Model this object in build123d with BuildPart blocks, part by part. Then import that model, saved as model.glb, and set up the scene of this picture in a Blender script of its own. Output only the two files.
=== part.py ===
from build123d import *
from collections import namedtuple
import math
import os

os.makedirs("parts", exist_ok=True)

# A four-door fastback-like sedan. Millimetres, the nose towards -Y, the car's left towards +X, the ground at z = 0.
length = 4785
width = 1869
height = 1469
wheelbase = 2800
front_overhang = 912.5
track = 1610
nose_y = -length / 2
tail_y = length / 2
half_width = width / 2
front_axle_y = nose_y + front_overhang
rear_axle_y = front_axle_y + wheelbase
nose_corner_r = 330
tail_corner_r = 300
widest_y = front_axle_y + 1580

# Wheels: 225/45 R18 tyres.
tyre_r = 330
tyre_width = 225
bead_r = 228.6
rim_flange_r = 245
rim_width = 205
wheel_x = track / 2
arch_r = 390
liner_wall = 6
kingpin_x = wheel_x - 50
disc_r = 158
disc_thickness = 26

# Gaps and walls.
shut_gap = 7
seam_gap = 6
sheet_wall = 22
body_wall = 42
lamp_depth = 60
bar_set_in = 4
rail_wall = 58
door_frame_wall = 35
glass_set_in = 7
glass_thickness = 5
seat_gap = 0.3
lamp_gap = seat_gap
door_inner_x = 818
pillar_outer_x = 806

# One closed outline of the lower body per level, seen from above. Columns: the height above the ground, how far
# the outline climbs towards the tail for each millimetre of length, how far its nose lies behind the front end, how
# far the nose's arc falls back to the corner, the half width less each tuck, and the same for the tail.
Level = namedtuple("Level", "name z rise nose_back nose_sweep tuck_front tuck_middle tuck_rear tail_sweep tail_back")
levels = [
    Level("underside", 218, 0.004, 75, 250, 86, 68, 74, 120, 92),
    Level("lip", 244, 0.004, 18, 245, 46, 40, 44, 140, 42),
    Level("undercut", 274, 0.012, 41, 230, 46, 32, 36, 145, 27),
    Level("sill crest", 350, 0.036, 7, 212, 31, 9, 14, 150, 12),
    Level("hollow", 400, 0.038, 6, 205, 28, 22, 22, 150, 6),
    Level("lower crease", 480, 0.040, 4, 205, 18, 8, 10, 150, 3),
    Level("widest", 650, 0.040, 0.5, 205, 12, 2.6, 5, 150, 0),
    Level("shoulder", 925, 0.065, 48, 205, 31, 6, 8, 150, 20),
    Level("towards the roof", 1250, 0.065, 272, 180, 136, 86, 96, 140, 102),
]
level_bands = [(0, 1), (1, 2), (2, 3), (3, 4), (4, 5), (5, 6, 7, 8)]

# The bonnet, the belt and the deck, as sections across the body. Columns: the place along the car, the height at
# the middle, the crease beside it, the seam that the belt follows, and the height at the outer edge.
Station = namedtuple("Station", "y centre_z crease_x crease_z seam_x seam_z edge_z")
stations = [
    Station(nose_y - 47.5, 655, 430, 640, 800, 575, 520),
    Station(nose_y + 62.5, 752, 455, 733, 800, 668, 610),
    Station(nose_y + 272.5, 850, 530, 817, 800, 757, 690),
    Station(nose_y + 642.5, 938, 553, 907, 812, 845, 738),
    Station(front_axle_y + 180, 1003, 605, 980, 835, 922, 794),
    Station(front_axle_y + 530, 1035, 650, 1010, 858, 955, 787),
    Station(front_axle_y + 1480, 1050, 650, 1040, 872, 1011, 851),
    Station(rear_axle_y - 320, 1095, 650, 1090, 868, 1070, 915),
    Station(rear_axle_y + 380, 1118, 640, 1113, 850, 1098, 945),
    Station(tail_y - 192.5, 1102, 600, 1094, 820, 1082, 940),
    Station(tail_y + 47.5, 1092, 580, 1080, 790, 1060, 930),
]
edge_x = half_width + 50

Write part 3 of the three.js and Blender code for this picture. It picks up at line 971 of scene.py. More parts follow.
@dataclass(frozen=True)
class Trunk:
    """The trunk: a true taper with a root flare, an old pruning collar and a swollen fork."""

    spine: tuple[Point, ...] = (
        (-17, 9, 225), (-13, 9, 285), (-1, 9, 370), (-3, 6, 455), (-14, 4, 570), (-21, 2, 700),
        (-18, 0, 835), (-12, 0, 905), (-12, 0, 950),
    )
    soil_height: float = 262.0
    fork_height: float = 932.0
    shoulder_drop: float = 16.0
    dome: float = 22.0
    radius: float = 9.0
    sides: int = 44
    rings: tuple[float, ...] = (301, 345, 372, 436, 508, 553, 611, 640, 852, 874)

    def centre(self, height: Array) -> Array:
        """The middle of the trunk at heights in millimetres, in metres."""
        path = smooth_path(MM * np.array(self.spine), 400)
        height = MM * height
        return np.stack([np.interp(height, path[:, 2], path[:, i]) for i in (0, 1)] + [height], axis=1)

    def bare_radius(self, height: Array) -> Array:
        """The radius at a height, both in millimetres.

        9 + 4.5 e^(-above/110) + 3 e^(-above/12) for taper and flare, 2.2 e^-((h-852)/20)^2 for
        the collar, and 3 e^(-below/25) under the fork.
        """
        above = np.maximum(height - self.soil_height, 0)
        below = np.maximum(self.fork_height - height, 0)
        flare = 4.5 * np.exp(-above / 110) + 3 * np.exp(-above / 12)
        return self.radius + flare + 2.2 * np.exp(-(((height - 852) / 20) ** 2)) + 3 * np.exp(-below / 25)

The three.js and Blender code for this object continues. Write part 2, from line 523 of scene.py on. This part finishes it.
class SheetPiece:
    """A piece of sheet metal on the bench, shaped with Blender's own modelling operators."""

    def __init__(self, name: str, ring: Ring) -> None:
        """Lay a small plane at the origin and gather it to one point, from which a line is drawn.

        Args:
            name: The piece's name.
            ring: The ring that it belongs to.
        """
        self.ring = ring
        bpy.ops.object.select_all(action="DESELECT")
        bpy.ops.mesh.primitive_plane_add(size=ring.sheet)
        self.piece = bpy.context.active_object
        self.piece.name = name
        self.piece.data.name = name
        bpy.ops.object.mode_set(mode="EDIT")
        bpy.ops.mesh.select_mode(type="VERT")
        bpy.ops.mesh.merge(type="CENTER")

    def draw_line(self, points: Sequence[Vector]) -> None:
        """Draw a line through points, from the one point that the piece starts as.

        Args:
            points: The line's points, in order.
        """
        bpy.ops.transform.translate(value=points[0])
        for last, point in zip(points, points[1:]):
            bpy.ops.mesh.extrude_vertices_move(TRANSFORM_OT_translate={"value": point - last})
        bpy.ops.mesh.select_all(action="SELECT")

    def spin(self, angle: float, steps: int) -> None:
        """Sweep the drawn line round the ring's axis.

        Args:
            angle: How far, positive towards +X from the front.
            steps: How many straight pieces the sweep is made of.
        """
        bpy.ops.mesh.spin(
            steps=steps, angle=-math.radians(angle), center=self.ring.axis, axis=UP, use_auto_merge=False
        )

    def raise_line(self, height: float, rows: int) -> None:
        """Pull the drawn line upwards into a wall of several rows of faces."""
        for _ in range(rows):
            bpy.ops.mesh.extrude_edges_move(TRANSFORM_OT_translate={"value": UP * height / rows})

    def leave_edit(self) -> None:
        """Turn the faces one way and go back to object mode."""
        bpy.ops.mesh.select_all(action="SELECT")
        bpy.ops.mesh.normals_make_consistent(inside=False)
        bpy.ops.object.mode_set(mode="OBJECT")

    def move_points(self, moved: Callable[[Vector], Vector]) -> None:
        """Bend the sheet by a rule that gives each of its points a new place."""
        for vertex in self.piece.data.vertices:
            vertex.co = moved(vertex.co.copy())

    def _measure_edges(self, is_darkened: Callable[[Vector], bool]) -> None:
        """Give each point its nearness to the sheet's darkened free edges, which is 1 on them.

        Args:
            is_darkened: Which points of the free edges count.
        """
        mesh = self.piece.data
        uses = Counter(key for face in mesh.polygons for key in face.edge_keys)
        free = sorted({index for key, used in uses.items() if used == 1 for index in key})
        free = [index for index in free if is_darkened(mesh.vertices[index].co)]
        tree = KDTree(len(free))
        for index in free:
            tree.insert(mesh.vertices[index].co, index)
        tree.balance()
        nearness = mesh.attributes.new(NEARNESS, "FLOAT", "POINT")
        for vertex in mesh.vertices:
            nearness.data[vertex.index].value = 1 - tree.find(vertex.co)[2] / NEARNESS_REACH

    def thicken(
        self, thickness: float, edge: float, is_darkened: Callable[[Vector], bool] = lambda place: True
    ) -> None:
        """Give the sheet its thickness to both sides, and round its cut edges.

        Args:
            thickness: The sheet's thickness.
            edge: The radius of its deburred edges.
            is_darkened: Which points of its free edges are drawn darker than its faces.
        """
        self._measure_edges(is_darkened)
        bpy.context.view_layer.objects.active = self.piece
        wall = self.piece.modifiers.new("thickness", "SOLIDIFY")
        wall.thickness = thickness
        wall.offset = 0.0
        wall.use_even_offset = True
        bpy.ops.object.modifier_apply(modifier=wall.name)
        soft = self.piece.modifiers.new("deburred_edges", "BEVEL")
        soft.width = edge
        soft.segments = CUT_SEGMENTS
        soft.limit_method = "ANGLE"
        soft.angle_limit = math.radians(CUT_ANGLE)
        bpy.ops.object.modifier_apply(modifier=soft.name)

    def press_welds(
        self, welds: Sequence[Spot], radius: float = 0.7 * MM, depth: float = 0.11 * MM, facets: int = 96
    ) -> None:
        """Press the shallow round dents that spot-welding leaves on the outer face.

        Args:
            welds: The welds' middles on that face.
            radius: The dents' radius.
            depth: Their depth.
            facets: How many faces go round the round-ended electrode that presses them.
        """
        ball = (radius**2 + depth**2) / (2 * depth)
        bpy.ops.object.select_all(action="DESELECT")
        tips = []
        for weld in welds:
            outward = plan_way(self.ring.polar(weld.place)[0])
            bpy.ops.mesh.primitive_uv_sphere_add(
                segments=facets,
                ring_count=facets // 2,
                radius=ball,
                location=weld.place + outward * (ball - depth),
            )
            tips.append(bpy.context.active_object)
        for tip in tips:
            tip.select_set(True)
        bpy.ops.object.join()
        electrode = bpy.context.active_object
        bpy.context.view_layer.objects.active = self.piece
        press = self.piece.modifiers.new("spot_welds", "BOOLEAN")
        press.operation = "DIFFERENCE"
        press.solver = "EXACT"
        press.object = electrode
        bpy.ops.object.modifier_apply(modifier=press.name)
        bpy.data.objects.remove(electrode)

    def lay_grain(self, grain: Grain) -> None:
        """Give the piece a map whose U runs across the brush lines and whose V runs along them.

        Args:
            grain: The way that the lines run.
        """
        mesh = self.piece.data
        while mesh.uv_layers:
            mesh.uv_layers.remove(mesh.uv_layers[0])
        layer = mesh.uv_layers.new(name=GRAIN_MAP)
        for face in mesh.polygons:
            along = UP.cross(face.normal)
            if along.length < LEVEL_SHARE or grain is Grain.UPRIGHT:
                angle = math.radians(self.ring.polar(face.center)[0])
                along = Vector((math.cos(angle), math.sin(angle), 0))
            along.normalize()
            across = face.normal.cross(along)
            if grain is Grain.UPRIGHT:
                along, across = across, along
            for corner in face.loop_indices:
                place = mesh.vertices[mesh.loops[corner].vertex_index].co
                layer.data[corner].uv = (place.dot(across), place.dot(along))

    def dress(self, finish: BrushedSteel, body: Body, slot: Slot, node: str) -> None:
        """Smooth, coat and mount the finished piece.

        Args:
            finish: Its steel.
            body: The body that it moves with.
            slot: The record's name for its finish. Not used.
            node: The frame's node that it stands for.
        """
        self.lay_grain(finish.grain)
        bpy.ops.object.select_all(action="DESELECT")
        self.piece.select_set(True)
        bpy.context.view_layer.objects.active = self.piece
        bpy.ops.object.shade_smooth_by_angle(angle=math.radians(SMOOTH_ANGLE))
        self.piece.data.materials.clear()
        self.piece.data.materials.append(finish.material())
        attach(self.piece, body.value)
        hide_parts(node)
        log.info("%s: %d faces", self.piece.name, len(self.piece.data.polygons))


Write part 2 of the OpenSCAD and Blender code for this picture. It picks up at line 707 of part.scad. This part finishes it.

• • • • • • •

# Problem to work on:
Please print the material above exactly as it appears, from its first line through the line containing "pillar_outer_x = 806", inclusive, and stop there.

# Solution for this problem:
Model this object in build123d with BuildPart blocks, part by part. Then import that model, saved as model.glb, and set up the scene of this picture in a Blender script of its own. Output only the two files.
=== part.py ===
from build123d import *
from collections import namedtuple
import math
import os

os.makedirs("parts", exist_ok=True)

# A four-door fastback-like sedan. Millimetres, the nose towards -Y, the car's left towards +X, the ground at z = 0.
length = 4785
width = 1869
height = 1469
wheelbase = 2800
front_overhang = 912.5
track = 1610
nose_y = -length / 2
tail_y = length / 2
half_width = width / 2
front_axle_y = nose_y + front_overhang
rear_axle_y = front_axle_y + wheelbase
nose_corner_r = 330
tail_corner_r = 300
widest_y = front_axle_y + 1580

# Wheels: 225/45 R18 tyres.
tyre_r = 330
tyre_width = 225
bead_r = 228.6
rim_flange_r = 245
rim_width = 205
wheel_x = track / 2
arch_r = 390
liner_wall = 6
kingpin_x = wheel_x - 50
disc_r = 158
disc_thickness = 26

# Gaps and walls.
shut_gap = 7
seam_gap = 6
sheet_wall = 22
body_wall = 42
lamp_depth = 60
bar_set_in = 4
rail_wall = 58
door_frame_wall = 35
glass_set_in = 7
glass_thickness = 5
seat_gap = 0.3
lamp_gap = seat_gap
door_inner_x = 818
pillar_outer_x = 806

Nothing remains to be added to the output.